With Christmas almost upon us (my shoulders ache already), it seems only fitting to quote Oscar Wilde:

“There are only two tragedies in life: One is not getting what you want, the other is getting it.”

Example:

A. You get a new crock pot, well, you better plan on making dinner for 12!

B. You don’t get a new crock pot, you better plan on making dinner for 12 All. Day. Long.

What is it we all want anyway? How many conversations have I had about too much stuff? Too much in our basements, closets, clutter clutter everywhere. Downsizing is the verb du jour. As in…

A. “We are downsizing, so I am selling all of my husbands bobble heads when he goes on a work trip.”

B. “We are downsizing, so I only keep two days worth of groceries in the house at any given time to make room for the wine of the month club bottles.

C. “We are downsizing, so we decided to give the children away.”

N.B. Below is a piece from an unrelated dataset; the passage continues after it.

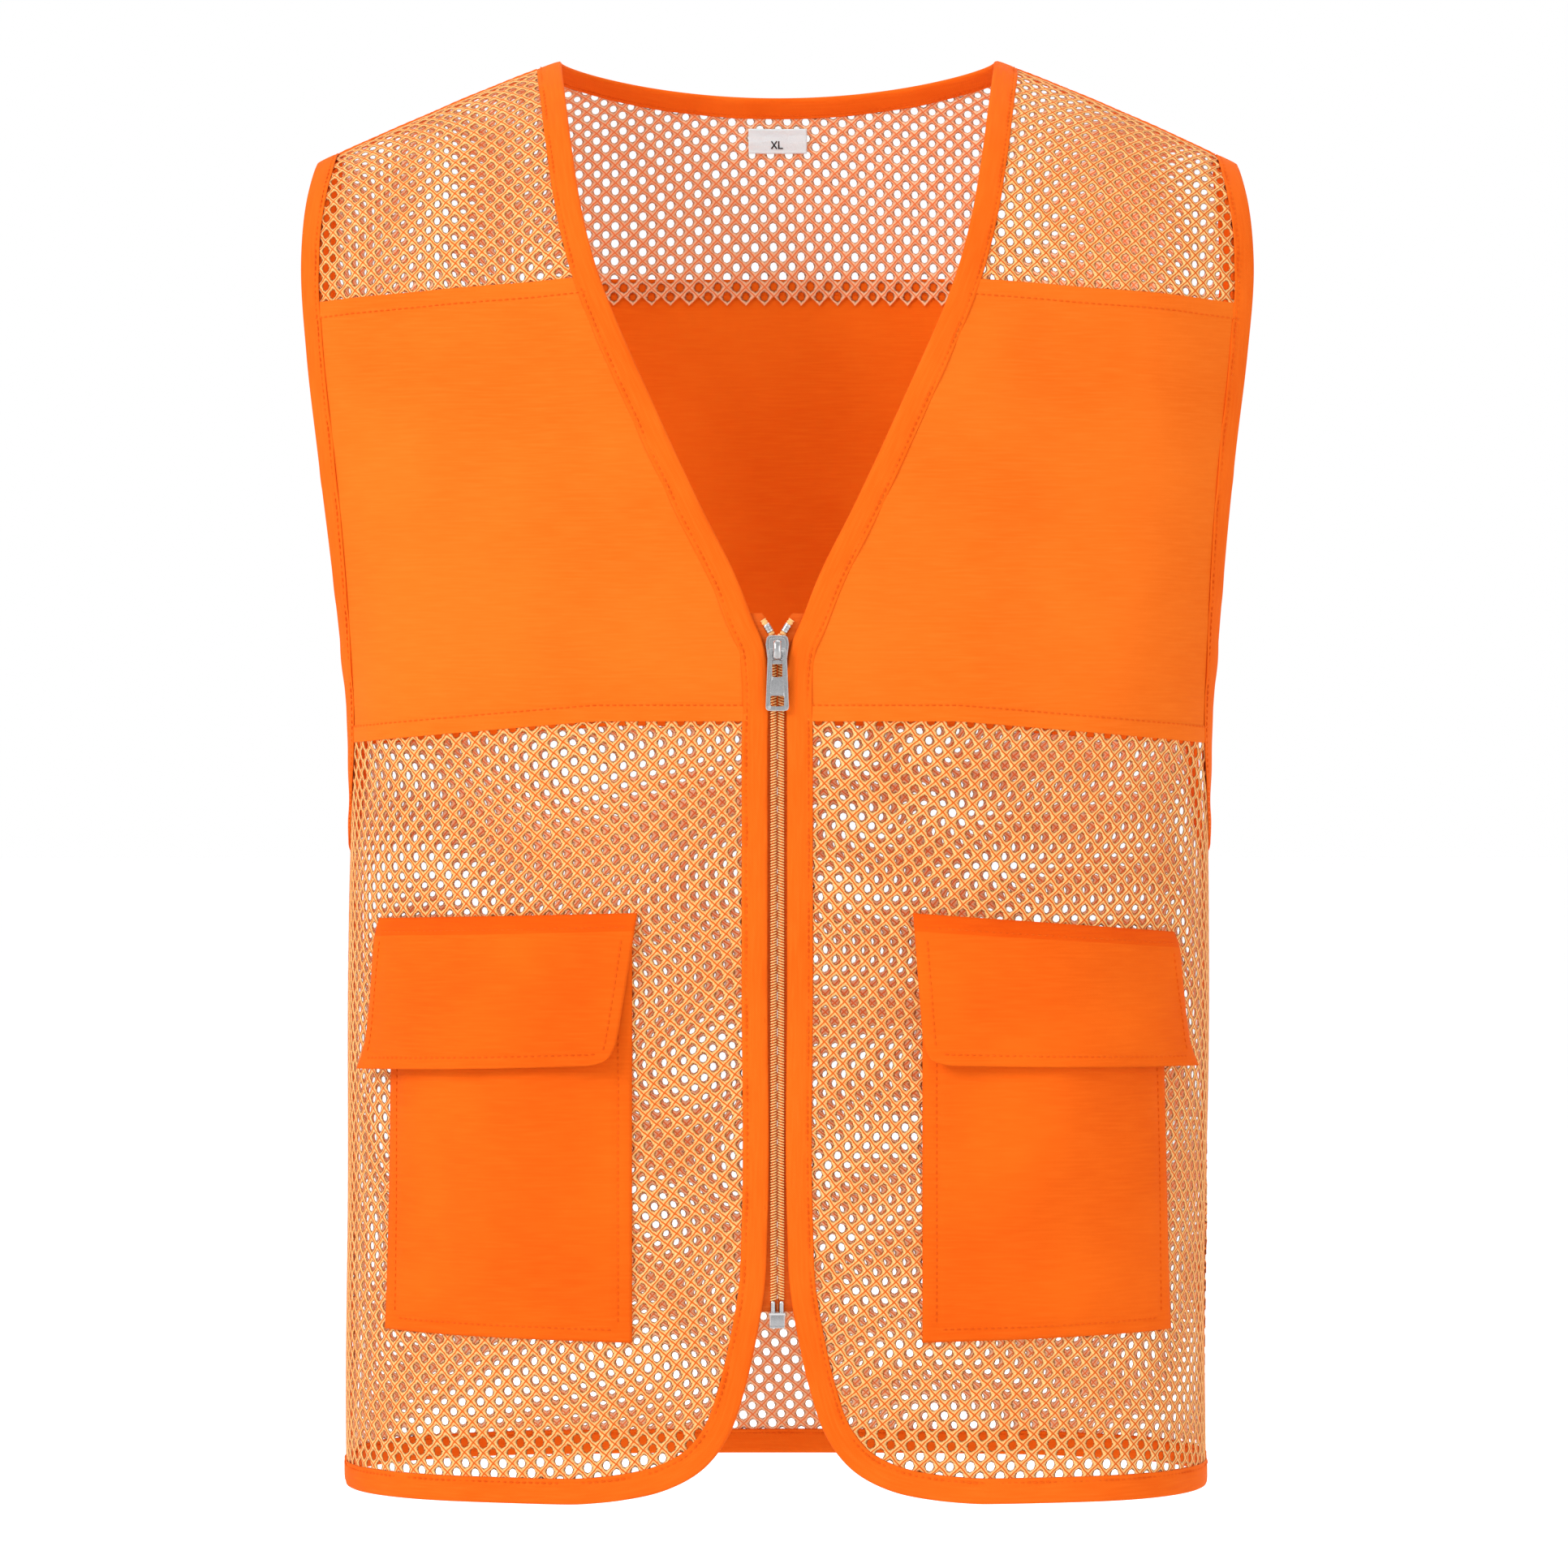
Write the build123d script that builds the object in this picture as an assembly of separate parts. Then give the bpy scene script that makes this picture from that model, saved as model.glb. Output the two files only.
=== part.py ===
"""High-visibility vest: netting body, solid woven chest bands, bound edges, two flap pockets, front zip.

Worn shape, millimetres, +Z up, front faces -Y, +X is the wearer's left. The origin is the middle of the
line between the two high shoulder points, where the vest rests on the wearer or on a hanger.
"""
import os
from math import acos, copysign, cos, pi, sin, sqrt

from build123d import *

os.makedirs("parts", exist_ok=True)

# ---- overall sizes ----
LENGTH = 680.0  # high shoulder point to hem
NECK_HALF = 104.0  # half the neck width at the shoulder seams
SHOULDER_HALF = 221.0  # half the width across the shoulder tips
SHOULDER_DROP = 50.0  # fall of the shoulder seam from neck to tip
SHOULDER_ROUND = 120.0  # how softly the shoulder line bends
NECK_DIP = 10.0  # fall of the back neckline at its middle
# each side of the body: direction along Y, depth, height of the roll over the shoulder, squareness
FRONT = (-1, 127.0, 262.0, 3.2)
BACK = (1, 110.0, 150.0, 2.8)
# half-width of the body section by height, before the armholes are cut out
BODY = [(30, 250), (-110, 246), (-200, 232), (-280, 215), (-335, 206.8), (-368, 205), (-400, 205), (-700, 205)]
# half-width across the armhole edges by height, shoulder tip to underarm
ARMHOLE = [(-50, 221), (-72, 224.6), (-98, 226), (-145, 222), (-192, 215.5), (-237, 210), (-283, 206),
           (-320, 204), (-350, 204.4), (-368, 205)]
UNDERARM = -368.0
# front edge, top to bottom: V neck, zip edge, rounded corner, hem (x, z)
FRONT_EDGE = [(104, 0), (84.3, -106), (57, -171.5), (36, -217), (17.5, -254.6), (11, -272)]
ZIP_EDGE = [(11, -272), (6.2, -282), (4.6, -294), (4.5, -330), (4.5, -440), (4.5, -550), (6, -582), (9.8, -604),
            (14.8, -626), (24.5, -652), (34, -663.5), (52, -673.5), (72, -678), (92, -680)]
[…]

Today’s tragedy begins with too much stuff. So much stuff that friends and neighbors are claiming they cannot possibly move. Where are they going anyway? Somewhere with less room for stuff? My parents generation lived (and died) to acquire more things. Most stayed in one house for their entire lives filling it like an Egyptian tomb. It was success in tangible terms. Now we are rejecting it outright. And here comes Christmas.

This brings me to my latest writing project which involves paring down words, phrases, sentences and in some cases, entire chapters. What to keep, what to throw away? Some days I just want to torch it all and tell people I am a dynamic solutions specialist.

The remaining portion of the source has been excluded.